Cunampaia Temporal range: Late Eocene (Divisaderan-Tinguirirican) ~37.2–33.9 Ma PreꞒ Ꞓ O S D C P T J K Pg N

Scientific classification
- Kingdom: Animalia
- Phylum: Chordata
- Class: Reptilia
- Clade: Archosauria
- Clade: Pseudosuchia
- Clade: Crocodylomorpha
- Clade: Mesoeucrocodylia
- Genus: †Cunampaia Rusconi, 1946
- Type species: C. simplex Rusconi, 1946

= Cunampaia =

Extinct genus of reptiles

Cunampaia is a dubious genus of extinct mesoeucrocodylian. Fossils have been found from the Divisadero Largo Formation of Mendoza Province, Argentina, and date back to the Divisaderan to Tinguirirican regional South American Land Mammal Age of the Late Eocene epoch.

== Description ==
Originally it was regarded as a gruiform bird, being only recently reassigned as a crocodylomorph.

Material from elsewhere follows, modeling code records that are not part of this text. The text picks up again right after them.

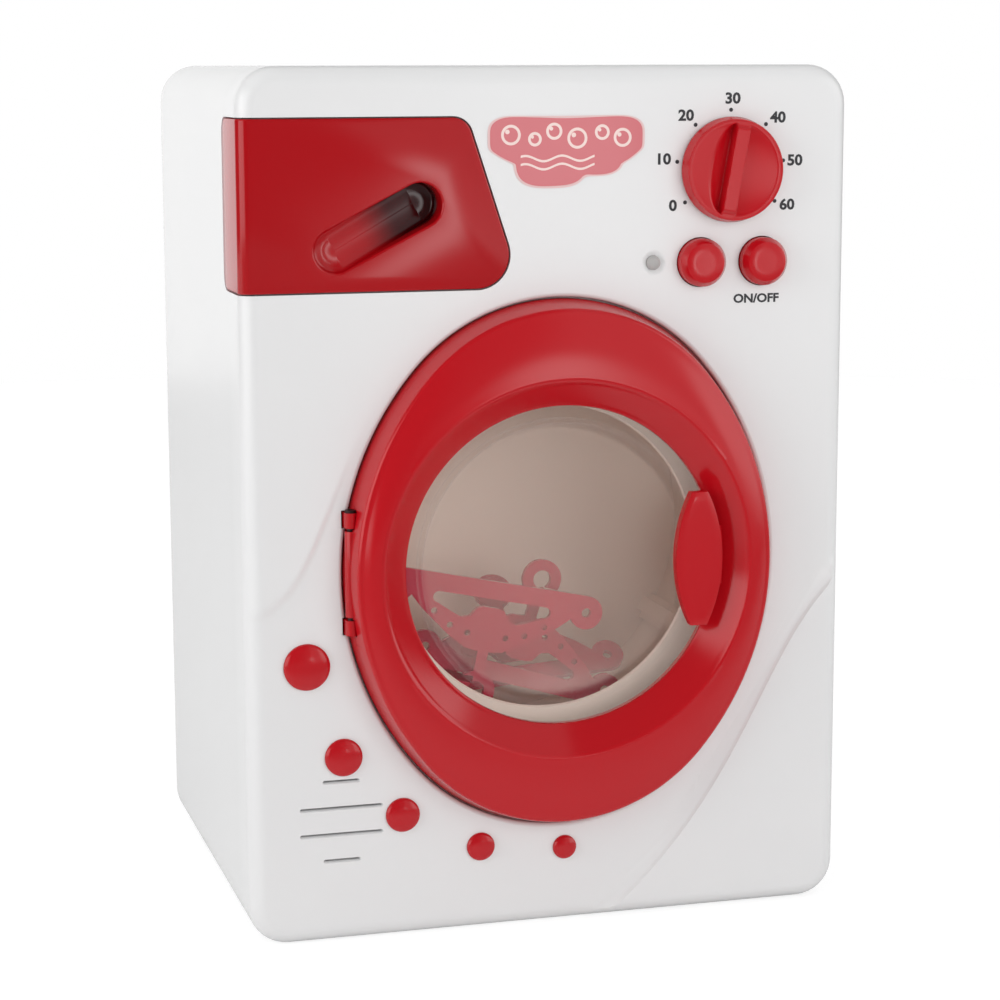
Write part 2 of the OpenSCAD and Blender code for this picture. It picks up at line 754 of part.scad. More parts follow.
module motor_pinion() {
    color([0.95, 0.93, 0.85]) difference() {
        gear(motor_at, motor_teeth, motor_angle + 180 + 180 / motor_teeth, large_y - 0.4,
            large_y + large_w + 0.4);
        bar(motor_at, 1, large_y - 1, plate_y);
    }
}

module motor_shaft() {
    color(steel) bar(motor_at, 1, large_y - 0.4, plate_y + plate_t + 16);
}

module motor() {
    y0 = plate_y + plate_t;
    color(steel) difference() {
        intersection() {
            bar(motor_at, motor_r, y0, y0 + motor_len);
            block([0, y0 - 1, motor_at[1] - 7.5], [90, y0 + motor_len + 1, motor_at[1] + 7.5]);
        }
        bar(motor_at, 1.05, y0 - 1, y0 + 17);
    }
}

module gear_cover() {
    y1 = plate_y + plate_t;
    color(white_abs) difference() {
        union() {
            slab(plate_y, y1) {
                polygon([post_at[0], [-20, 122], [38, 122], post_at[1], [62, 84], [58, 66],
                    post_at[2], [16, 56]]);
                for (p = post_at) translate(p) circle(4.5);
                translate(motor_at) circle(13);
            }
            bar(motor_at, motor_r + 1.8, plate_y, y1 + 7);
        }
        bar(motor_at, motor_r + running, y1, y1 + 8);
        bar(motor_at, 3, plate_y - 1, y1 + 1);
        bar(idler_at, idler_pin_r + running, plate_y - 1, y1 + 1);
        for (p = post_at) bar(p, 1.4, plate_y - 1, y1 + 1);
        bar(axis_at, 4, plate_y - 1, y1 + 1);
    }
}

module gearbox_screws() {
    color(steel) for (p = post_at) screw(p, plate_y + plate_t, 10, 1.1, 2.4, 1.6);
}

// ---------- drawer ----------

module drawer_front() {
    edge_x = -body_w / 2 + edge_r;
    high = drawer_top - drawer_bottom;
    color(red_abs) difference() {
        union() {
            slab(face_y, face_y + drawer_t) intersection() {
                drawer_outline(0);
                translate([edge_x, drawer_bottom - 1]) square([100, high + 2]);
            }
            // Round corner of the face
            translate([edge_x, face_y + edge_r, drawer_bottom]) difference() {
                cylinder(r = edge_r, h = high);
                translate([0, 0, -1]) cylinder(r = edge_r - drawer_t, h = high + 2);
                translate([0, -edge_r - 1, -1]) cube([edge_r + 1, 2 * edge_r + 2, high + 2]);
                translate([-edge_r - 1, 0, -1]) cube([2 * edge_r + 2, edge_r + 1, high + 2]);
            }
            // Wing on the side
            translate([-body_w / 2, 0, drawer_bottom]) rotate([90, 0, 90]) linear_extrude(drawer_t) {
                translate([face_y + edge_r, 0]) square([drawer_wrap - edge_r - 5, high]);
                translate([face_y + edge_r, 5]) square([drawer_wrap - edge_r, high - 10]);
                for (z = [5, high - 5]) translate([face_y + drawer_wrap - 5, z]) circle(5);
            }
            slab(face_y + 0.5, face_y + 13) finger_outline(1.3);
        }
        // Scooped pocket: shallow at the left, deep at the right
        intersection() {
            slab(face_y - 2, face_y + 12) finger_outline(0);
            translate([finger[0][0], face_y + 1.8, 0]) rotate([0, 0, 16.5])
                translate([-30, -40, 180]) cube([90, 40, 70]);
        }
    }
}

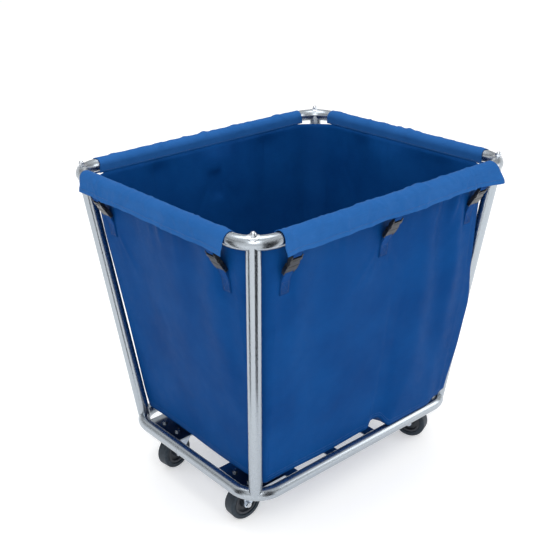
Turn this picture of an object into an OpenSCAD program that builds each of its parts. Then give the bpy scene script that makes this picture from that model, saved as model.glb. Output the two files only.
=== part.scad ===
// Laundry cart: a bent steel tube frame on four swivel casters, with a cloth bag
// that hangs inside it from four flaps wrapped over the top rim.
// Millimetres, +Z up, origin on the floor under the middle of the cart.
// X runs along the long sides, Y along the short sides, and -Y is the front.

/* [Frame] */
// Length of the top rim between its tube centrelines
rim_l = 818; // [720:1:1000]
// Width of the top rim between its tube centrelines
rim_w = 692; // [600:1:830]
// Length of the lower ring between its tube centrelines
ring_l = 700; // [600:1:840]
// Width of the lower ring between its tube centrelines
ring_w = 508; // [450:1:600]
// Height of the rim's centreline above the ring's
frame_h = 683; // [560:1:820]
// Outside diameter of the frame tube
tube_d = 32; // [25:0.5:38]
// Wall thickness of the frame tube
tube_wall = 1.2; // [1:0.1:2]
// Centreline radius of the corner bends
bend_r = 70; // [60:1:90]
// Length of the spigot inside each slip joint
spigot_l = 80; // [50:1:120]
// Wall thickness of a spigot
spigot_wall = 1.5; // [1:0.1:2.5]
// Open line at each slip joint
joint_gap = 0.6; // [0.3:0.1:1.5]
// Distance of the ring's slip joint from the middle of its short side
ring_joint_y = 38; // [0:1:60]

/* [Floor slats and corner plates] */
// Width of a slat
slat_w = 36; // [25:1:42]
// Thickness of a slat
slat_t = 3; // [2:0.5:4]
// Thickness of a corner plate
corner_plate_t = 4; // [3:0.5:6]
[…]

In 1968 it was placed in its own family, Cunampaiidae, which falls within the suborder Cariamae. Despite this classification, it has frequently been referred to as a phorusrhacid.

Due to the lack of autapomorphies associated with the genus, Cunampaia is now considered to be a nomen dubium. As a result of this, its position is indeterminate within Mesoeucrocodylia.